• Exercise:
Please output the lines shown below exactly as they appear.

• Supplied information:

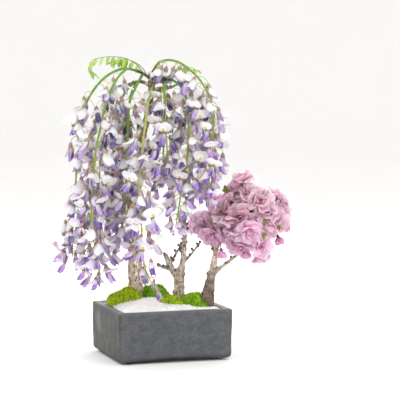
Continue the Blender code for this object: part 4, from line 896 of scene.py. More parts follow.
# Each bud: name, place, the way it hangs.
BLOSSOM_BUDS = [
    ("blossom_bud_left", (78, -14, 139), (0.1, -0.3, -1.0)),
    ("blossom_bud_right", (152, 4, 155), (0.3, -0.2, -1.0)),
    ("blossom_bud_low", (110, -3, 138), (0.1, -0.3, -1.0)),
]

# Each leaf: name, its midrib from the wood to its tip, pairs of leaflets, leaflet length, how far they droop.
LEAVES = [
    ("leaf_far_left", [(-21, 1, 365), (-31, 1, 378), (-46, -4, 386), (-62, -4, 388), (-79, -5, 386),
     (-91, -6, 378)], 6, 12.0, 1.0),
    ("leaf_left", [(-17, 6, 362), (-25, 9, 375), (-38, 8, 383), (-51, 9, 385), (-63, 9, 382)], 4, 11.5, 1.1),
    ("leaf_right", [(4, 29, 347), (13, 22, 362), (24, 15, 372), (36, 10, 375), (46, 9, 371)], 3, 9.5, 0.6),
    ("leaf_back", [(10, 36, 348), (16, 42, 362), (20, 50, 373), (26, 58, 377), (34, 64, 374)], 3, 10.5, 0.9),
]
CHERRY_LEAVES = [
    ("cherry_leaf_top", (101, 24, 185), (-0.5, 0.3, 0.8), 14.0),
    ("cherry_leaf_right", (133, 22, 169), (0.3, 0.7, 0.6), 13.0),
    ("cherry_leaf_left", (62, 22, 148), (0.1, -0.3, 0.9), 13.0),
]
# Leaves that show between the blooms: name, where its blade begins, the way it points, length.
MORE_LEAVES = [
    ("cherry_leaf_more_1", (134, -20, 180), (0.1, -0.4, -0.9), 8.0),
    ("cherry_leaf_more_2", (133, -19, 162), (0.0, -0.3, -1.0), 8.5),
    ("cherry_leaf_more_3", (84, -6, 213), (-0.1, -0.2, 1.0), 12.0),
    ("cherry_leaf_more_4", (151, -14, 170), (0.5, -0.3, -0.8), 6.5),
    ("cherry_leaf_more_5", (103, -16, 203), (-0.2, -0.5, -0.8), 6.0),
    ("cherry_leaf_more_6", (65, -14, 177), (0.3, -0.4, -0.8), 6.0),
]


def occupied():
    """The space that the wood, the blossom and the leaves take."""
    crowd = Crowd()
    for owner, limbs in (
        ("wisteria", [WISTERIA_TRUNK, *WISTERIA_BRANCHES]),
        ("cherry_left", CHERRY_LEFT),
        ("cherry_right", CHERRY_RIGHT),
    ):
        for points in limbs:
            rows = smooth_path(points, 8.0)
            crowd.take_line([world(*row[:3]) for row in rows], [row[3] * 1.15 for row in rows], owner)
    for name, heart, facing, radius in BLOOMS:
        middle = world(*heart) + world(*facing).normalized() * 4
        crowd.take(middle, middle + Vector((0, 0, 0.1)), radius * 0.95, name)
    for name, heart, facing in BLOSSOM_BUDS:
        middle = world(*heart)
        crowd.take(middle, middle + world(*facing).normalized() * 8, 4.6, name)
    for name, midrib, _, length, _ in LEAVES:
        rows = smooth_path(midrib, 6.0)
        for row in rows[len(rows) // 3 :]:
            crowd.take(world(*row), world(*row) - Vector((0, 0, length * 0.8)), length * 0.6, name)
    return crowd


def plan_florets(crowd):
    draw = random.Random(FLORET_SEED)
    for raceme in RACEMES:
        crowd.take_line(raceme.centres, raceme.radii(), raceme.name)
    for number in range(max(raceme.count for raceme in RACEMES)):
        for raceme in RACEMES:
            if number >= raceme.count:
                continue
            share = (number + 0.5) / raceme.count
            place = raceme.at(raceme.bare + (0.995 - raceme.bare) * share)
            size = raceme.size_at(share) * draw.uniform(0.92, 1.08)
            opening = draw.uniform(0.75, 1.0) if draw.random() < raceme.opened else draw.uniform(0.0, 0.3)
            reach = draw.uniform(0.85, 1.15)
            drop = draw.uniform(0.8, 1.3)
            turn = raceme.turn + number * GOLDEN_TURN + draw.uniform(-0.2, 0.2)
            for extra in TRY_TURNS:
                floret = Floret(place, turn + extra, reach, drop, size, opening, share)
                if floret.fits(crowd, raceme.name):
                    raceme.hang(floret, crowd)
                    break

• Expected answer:
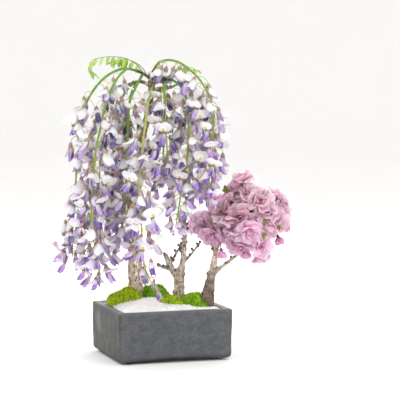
Continue the Blender code for this object: part 4, from line 896 of scene.py. More parts follow.
# Each bud: name, place, the way it hangs.
BLOSSOM_BUDS = [
    ("blossom_bud_left", (78, -14, 139), (0.1, -0.3, -1.0)),
    ("blossom_bud_right", (152, 4, 155), (0.3, -0.2, -1.0)),
    ("blossom_bud_low", (110, -3, 138), (0.1, -0.3, -1.0)),
]

# Each leaf: name, its midrib from the wood to its tip, pairs of leaflets, leaflet length, how far they droop.
LEAVES = [
    ("leaf_far_left", [(-21, 1, 365), (-31, 1, 378), (-46, -4, 386), (-62, -4, 388), (-79, -5, 386),
     (-91, -6, 378)], 6, 12.0, 1.0),
    ("leaf_left", [(-17, 6, 362), (-25, 9, 375), (-38, 8, 383), (-51, 9, 385), (-63, 9, 382)], 4, 11.5, 1.1),
    ("leaf_right", [(4, 29, 347), (13, 22, 362), (24, 15, 372), (36, 10, 375), (46, 9, 371)], 3, 9.5, 0.6),
    ("leaf_back", [(10, 36, 348), (16, 42, 362), (20, 50, 373), (26, 58, 377), (34, 64, 374)], 3, 10.5, 0.9),
]
CHERRY_LEAVES = [
    ("cherry_leaf_top", (101, 24, 185), (-0.5, 0.3, 0.8), 14.0),
    ("cherry_leaf_right", (133, 22, 169), (0.3, 0.7, 0.6), 13.0),
    ("cherry_leaf_left", (62, 22, 148), (0.1, -0.3, 0.9), 13.0),
]
# Leaves that show between the blooms: name, where its blade begins, the way it points, length.
MORE_LEAVES = [
    ("cherry_leaf_more_1", (134, -20, 180), (0.1, -0.4, -0.9), 8.0),
    ("cherry_leaf_more_2", (133, -19, 162), (0.0, -0.3, -1.0), 8.5),
    ("cherry_leaf_more_3", (84, -6, 213), (-0.1, -0.2, 1.0), 12.0),
    ("cherry_leaf_more_4", (151, -14, 170), (0.5, -0.3, -0.8), 6.5),
    ("cherry_leaf_more_5", (103, -16, 203), (-0.2, -0.5, -0.8), 6.0),
    ("cherry_leaf_more_6", (65, -14, 177), (0.3, -0.4, -0.8), 6.0),
]


def occupied():
    """The space that the wood, the blossom and the leaves take."""
    crowd = Crowd()
    for owner, limbs in (
        ("wisteria", [WISTERIA_TRUNK, *WISTERIA_BRANCHES]),
        ("cherry_left", CHERRY_LEFT),
        ("cherry_right", CHERRY_RIGHT),
    ):
        for points in limbs:
            rows = smooth_path(points, 8.0)
            crowd.take_line([world(*row[:3]) for row in rows], [row[3] * 1.15 for row in rows], owner)
    for name, heart, facing, radius in BLOOMS:
        middle = world(*heart) + world(*facing).normalized() * 4
        crowd.take(middle, middle + Vector((0, 0, 0.1)), radius * 0.95, name)
    for name, heart, facing in BLOSSOM_BUDS:
        middle = world(*heart)
        crowd.take(middle, middle + world(*facing).normalized() * 8, 4.6, name)
    for name, midrib, _, length, _ in LEAVES:
        rows = smooth_path(midrib, 6.0)
        for row in rows[len(rows) // 3 :]:
            crowd.take(world(*row), world(*row) - Vector((0, 0, length * 0.8)), length * 0.6, name)
    return crowd


def plan_florets(crowd):
    draw = random.Random(FLORET_SEED)
    for raceme in RACEMES:
        crowd.take_line(raceme.centres, raceme.radii(), raceme.name)
    for number in range(max(raceme.count for raceme in RACEMES)):
        for raceme in RACEMES:
            if number >= raceme.count:
                continue
            share = (number + 0.5) / raceme.count
            place = raceme.at(raceme.bare + (0.995 - raceme.bare) * share)
            size = raceme.size_at(share) * draw.uniform(0.92, 1.08)
            opening = draw.uniform(0.75, 1.0) if draw.random() < raceme.opened else draw.uniform(0.0, 0.3)
            reach = draw.uniform(0.85, 1.15)
            drop = draw.uniform(0.8, 1.3)
            turn = raceme.turn + number * GOLDEN_TURN + draw.uniform(-0.2, 0.2)
            for extra in TRY_TURNS:
                floret = Floret(place, turn + extra, reach, drop, size, opening, share)
                if floret.fits(crowd, raceme.name):
                    raceme.hang(floret, crowd)
                    break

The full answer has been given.